Lo normal es que la vida nos vaya mostrando poco a poco caminos necesarios, descubrir lentamente el significado de ciertas cosas. Es muy frecuente escuchar, a quienes, acompañados por su memoria, miran hacia atrás y terminan por concluir: “Si volviera a vivir…”, y finalizan la frase de muy predecible manera: “haría muchísimas menos tonterías”. Algo que podría traducirse como: “si volviese a vivir trataría de no apartarme de lo esencial; de organizarme alrededor de significados verdaderos, de valorar lo que era digno de ser valorado”. La respuesta de la madurez a tantas tonterías cometidas en el camino es el rechazo a la inexperiencia, el arrepentimiento ante errores que no repetiríamos. Sin embargo, en ciertos casos, la precocidad puede significar una temprana sabiduría nacida en el prematuro reconocimiento de lo realmente importante, de lo verdaderamente esencial. Digo esto y no puedo dejar de evocar el que acaso sea el más conocido ejemplo del tema de la sabiduría infantil. Me refiero a El principito de Antoine de Saint-Exupéry, ese libro donde generaciones de seres humanos han descubierto preguntas y respuestas relacionadas con la principal convicción del libro: “lo esencial es invisible para los ojos”…

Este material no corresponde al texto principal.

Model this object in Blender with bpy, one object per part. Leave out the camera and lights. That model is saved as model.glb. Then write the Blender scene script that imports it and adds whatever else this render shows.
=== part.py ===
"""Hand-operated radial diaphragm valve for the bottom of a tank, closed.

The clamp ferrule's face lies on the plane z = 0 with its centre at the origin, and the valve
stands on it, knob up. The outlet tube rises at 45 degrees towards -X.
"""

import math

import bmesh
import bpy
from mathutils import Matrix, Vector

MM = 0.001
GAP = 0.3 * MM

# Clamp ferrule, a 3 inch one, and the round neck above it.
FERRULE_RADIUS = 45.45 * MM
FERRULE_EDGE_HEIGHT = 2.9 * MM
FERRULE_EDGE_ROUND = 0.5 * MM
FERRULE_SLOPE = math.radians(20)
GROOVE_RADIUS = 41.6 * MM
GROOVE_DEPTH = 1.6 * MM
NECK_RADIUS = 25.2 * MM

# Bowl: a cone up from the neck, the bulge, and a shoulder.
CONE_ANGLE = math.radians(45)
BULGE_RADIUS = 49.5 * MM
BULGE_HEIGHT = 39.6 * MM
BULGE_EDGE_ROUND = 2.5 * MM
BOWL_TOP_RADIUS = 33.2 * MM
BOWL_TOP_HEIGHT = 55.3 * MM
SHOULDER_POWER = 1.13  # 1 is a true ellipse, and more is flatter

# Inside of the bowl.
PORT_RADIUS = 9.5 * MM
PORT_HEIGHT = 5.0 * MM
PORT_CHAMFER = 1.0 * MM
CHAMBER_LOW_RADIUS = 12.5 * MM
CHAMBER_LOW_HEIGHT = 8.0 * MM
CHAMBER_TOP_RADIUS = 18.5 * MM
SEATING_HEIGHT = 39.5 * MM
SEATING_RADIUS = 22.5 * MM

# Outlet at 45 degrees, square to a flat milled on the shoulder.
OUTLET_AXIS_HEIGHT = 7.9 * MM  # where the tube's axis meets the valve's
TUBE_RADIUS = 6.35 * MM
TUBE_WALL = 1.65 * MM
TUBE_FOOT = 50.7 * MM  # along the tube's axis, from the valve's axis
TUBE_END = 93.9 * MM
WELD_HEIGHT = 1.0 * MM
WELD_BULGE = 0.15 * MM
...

¿Qué es, exactamente, lo esencial? Por sobre cualquier otra cosa, esenciales son el autoconocimiento, la autenticidad, la búsqueda y el reconocimiento de la impostergable felicidad. Es esencial la libertad individual como única manera de existir. Es esencial el respeto a la humanidad de cada individuo por sobre toda contingencia ideológica. Es esencial la libertad garantizada en la igualdad de derechos y en una justicia aplicable a todos por igual. Es esencial la necesaria relación entre el bien propio de cada quien y el bien común. Es esencial el aprendizaje y el cumplimiento de nuestra responsabilidad social. Es esencial la convivencia fundamentada en la solidaridad. Es esencial nuestra voluntad por construirnos un destino junto a quienes cercanamente nos rodean. Y, por supuesto, siempre serán esenciales todas las versiones de la esperanza.

Esperanza: imposible renunciar a ella. Es impulso, orientación, apoyo; también respuesta, reconciliación con la realidad. La esperanza nos permite creer y nos impulsa a querer. Es inspiración necesaria. Nos pertenece en la medida en que sepamos alimentarla. Junto a ella dibujamos propósitos. Tiene que ver con legitimación de intenciones. Solo es posible en la acción. Carece de sentido en la vaga ilusión o en la pasiva espera. La esperanza nos aleja del pesimismo y nos permite conjurar escepticismos o desconciertos. En cualquier propósito humano, en todo esfuerzo al que nos entreguemos apasionadamente, debería existir la compañía de la esperanza; sentimiento que nos diga que nuestra labor está destinada a trascender, que nuestros esfuerzos serán recompensados y que la expectativa de esa recompensa los justifica.